— Это кажется мне маловероятным, но я думаю, все зависит от того, в какой среде обитали паразиты, — ответил Горен. — Не исключено, что эти существа могут сколь угодно долго пребывать в спячке, а потом, под воздействием тепла более крупного организма, пробуждаются. А пробудившись, неизменно двигаются к глазам. Лампа эта, похоже, аравийского происхождения и, возможно, гораздо старше своего содержимого. Финикийцы тоже вели обширную торговлю на востоке. Вообще-то они, вполне вероятно, совершали кругосветные плавания, хотя вряд ли какой-нибудь профессор, специализирующийся на античности, согласится с этим заявлением. Но в нем есть зерно истины. Кроме более поздних описаний слез, встречаются и сообщения о противоядии. Эта пряность у нас называется мускатным орехом. Если растворить его в воде и затем промыть глаза, это отпугнет паразита, питающегося мягкими глазными тканями. Образцы этой пряности находили в развалинах Карфагена и других финикийских городов. Мускатный орех они могли привезти только с Молуккских островов, из Занзибара и Индийского океана, на тысячи миль удаленных от культурных центров карфагенян.
В этот момент столько мыслей теснилось в моем мозгу, что я поначалу даже не мог ему ответить. Наконец я сказал:
— И вы предоставили эту информацию человеку, который о ней просил?
Я вдруг вспомнил маленькую бутылочку, врученную мне Уоткином.
— Да. Он хорошо заплатил, как и обещал.
— Кто-то использует «слезы Карфагена» как орудие убийства, — сказал я.
— Мне это пришло в голову, когда я прочел заметку в газете. Поэтому-то я и хотел поговорить с вами. Я надеялся, что вы сообщите об этом кому следует. Что касается меня, то мои убеждения не позволяют мне лично помогать государству.
— Все это так запутанно, что поверить невозможно — слишком много привходящих обстоятельств и целая бездна времени.

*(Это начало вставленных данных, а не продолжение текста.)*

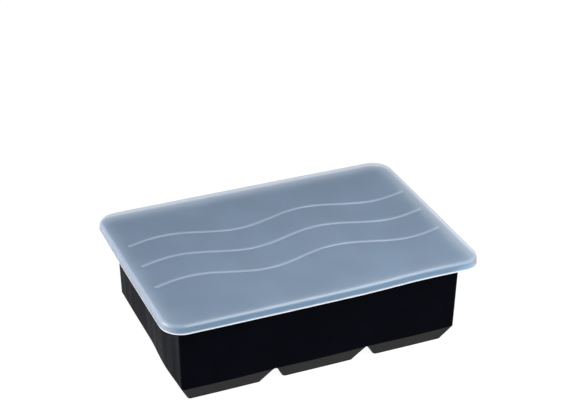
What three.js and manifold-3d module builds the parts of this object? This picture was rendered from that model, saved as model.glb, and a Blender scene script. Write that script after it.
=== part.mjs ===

— Для космоса все это — один миг. И последнее: в медицинской литературе есть единственное упоминание об этой болезни. Это случилось лет пятнадцать назад с одной молодой женщиной, работавшей горничной в лондонском отеле. Последовал всплеск паники, но, поскольку новых случаев заболевания не наблюдалось, страх вскоре рассеялся и происшествие отнесли к разряду случайных.
— Даже не знаю, чего в вашем рассказе больше — удивительного или пугающего.
— Там есть и то и другое. Кстати, вы принимаете средство, которое я вам дал?
— Очень усердно, — заверил я.
— И каковы результаты?
— Весьма бурные.
— Если вам понадобится что-то еще, вы знаете, где меня искать. — Он поднялся со стула. — Мне будет не хватать Шенца. Он был чертовски хорошим человеком.
— Невыносимо думать, что он умер.
— Смерть — это условное обозначение, Пьямбо. Смотрите на нее как на перемену. Смерти нет. — Горен наклонился и крепко пожал мне руку. Потом исчез в темноте.
Позднее я лежал в своей кровати, размышляя над последним призывом Шенца ко мне: «Закончи его». Именно это я и намеревался сделать. Я найду Шарбука и отомщу ему за смерть друга. Я ни на минуту не поверил в утверждение Горена, будто смерти нет. Эта мысль о строгом равновесии была рождена его разумом, нечувствительным к истине. Жизнь не имеет никакого отношения к совершенствованию баланса. Неподвижное равновесие само по себе является смертью. Жизнь — это хаос, постоянно колеблющий чащи весов.
Сейчас мне как никогда нужна была Саманта. Вернуть доверие Саманты было не менее важно, чем найти Шарбука. Я понимал, что выполнить две эти задачи — ничуть не легче, чем написать портрет миссис Шарбук, а может, и сложнее. И тем не менее от их успешного выполнения зависело, насколько благополучной будет моя жизнь. Заказ отменился сам собой, и это радовало меня — я был доволен, что, избавившись от мысли о нем, я могу сосредоточиться на самом важном. Той ночью я спал мало, чувствуя себя неимоверно одиноким. Ничего подобного я не испытывал с детских лет, с момента гибели отца, убитого его же собственным созданием.
ВСЕ ОНИ — ОНА
Целыми днями после исчезновения миссис Шарбук и смерти Шенца я бродил но городу, делая вид, что ищу убийцу. Я ходил пешком с окраин в центр и обратно, провожал внимательным взглядом любого, кто отвечал туманному описанию. Я держался подальше от салунов и виски, потому что знал: эта дорожка прямым путем приведет меня к гибели. Находясь в движении, я почти не думал, меньше ощущал витавшую вокруг тревогу, а это было к лучшему. К тому же после дневных хождений по городу я ног под собой не чуял от усталости, а потому, придя домой, почти сразу же погружался в спасительный сон.